*Written task*
Word for word, restate the lines from the start of the data below through the line containing "# faces -Y, the".
━━━━━ Data block ━━━━━
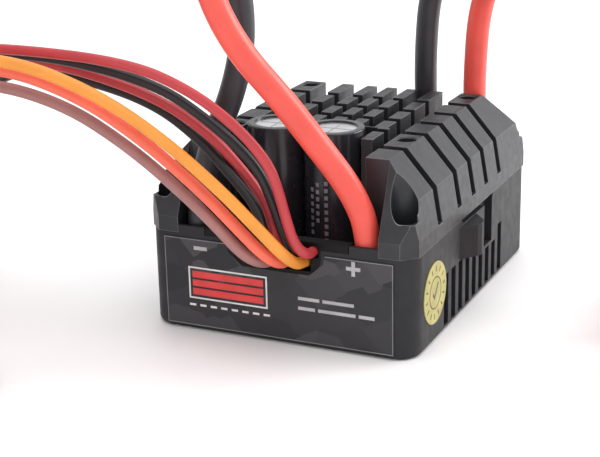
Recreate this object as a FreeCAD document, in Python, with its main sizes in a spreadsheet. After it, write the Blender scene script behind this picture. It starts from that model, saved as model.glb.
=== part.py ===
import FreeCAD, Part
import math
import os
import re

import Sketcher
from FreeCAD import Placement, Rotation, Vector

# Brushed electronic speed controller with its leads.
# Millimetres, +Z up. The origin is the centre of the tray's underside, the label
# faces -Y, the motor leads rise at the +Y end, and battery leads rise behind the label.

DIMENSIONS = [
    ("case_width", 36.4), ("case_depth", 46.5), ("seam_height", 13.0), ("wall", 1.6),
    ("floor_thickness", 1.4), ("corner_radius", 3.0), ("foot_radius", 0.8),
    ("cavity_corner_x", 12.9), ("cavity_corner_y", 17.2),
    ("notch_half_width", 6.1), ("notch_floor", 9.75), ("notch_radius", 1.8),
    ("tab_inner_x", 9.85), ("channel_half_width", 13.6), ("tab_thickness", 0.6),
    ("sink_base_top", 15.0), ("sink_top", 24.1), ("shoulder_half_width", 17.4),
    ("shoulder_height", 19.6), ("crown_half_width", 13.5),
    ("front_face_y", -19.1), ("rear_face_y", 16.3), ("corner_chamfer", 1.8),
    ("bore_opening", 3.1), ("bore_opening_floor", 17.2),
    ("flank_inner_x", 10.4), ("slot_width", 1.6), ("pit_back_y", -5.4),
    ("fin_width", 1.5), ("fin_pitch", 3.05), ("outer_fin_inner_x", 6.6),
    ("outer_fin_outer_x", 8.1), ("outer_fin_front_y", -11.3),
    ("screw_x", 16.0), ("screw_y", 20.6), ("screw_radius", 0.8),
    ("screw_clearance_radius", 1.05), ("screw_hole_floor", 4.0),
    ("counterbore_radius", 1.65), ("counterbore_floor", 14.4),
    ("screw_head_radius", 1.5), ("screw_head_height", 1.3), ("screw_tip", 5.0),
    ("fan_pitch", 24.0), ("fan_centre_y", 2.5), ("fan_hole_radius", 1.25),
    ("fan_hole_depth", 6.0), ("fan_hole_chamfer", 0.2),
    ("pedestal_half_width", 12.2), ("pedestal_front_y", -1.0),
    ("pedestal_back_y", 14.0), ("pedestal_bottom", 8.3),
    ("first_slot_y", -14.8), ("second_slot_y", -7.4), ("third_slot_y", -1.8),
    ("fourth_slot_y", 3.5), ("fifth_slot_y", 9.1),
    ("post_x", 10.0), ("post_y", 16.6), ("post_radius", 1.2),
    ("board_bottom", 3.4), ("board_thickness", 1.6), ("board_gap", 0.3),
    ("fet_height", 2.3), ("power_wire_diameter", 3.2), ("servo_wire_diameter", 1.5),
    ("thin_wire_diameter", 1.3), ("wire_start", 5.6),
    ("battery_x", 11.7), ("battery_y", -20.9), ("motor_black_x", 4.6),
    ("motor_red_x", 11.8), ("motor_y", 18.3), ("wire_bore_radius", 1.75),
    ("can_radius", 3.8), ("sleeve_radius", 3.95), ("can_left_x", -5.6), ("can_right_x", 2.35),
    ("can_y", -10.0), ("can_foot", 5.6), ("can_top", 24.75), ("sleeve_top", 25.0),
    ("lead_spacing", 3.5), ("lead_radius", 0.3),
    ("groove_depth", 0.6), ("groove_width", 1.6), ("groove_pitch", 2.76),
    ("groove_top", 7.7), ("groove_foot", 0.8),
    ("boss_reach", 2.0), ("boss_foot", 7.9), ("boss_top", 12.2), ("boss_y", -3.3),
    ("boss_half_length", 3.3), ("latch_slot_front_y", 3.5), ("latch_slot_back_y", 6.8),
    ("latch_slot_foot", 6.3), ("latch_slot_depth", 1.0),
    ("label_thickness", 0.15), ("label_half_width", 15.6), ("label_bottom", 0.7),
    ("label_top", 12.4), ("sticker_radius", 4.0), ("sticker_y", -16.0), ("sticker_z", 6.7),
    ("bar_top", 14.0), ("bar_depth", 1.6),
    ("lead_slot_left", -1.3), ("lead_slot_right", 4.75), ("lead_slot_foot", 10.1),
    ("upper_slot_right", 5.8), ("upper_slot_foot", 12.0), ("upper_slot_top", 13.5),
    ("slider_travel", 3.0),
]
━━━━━
*Response below*
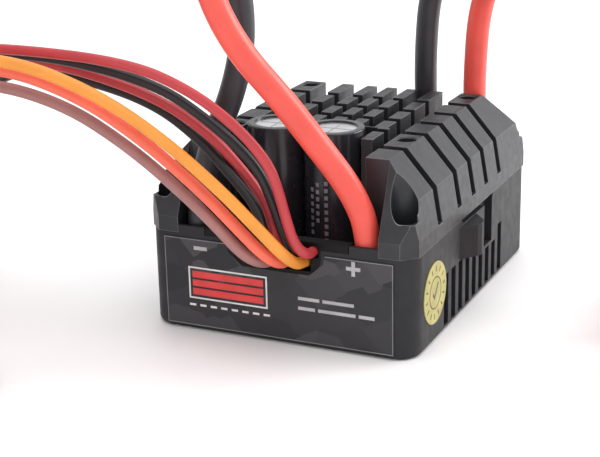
Recreate this object as a FreeCAD document, in Python, with its main sizes in a spreadsheet. After it, write the Blender scene script behind this picture. It starts from that model, saved as model.glb.
=== part.py ===
import FreeCAD, Part
import math
import os
import re

import Sketcher
from FreeCAD import Placement, Rotation, Vector

# Brushed electronic speed controller with its leads.
# Millimetres, +Z up. The origin is the centre of the tray's underside, the label
# faces -Y, the motor leads rise at the +Y end, and battery leads rise behind the label.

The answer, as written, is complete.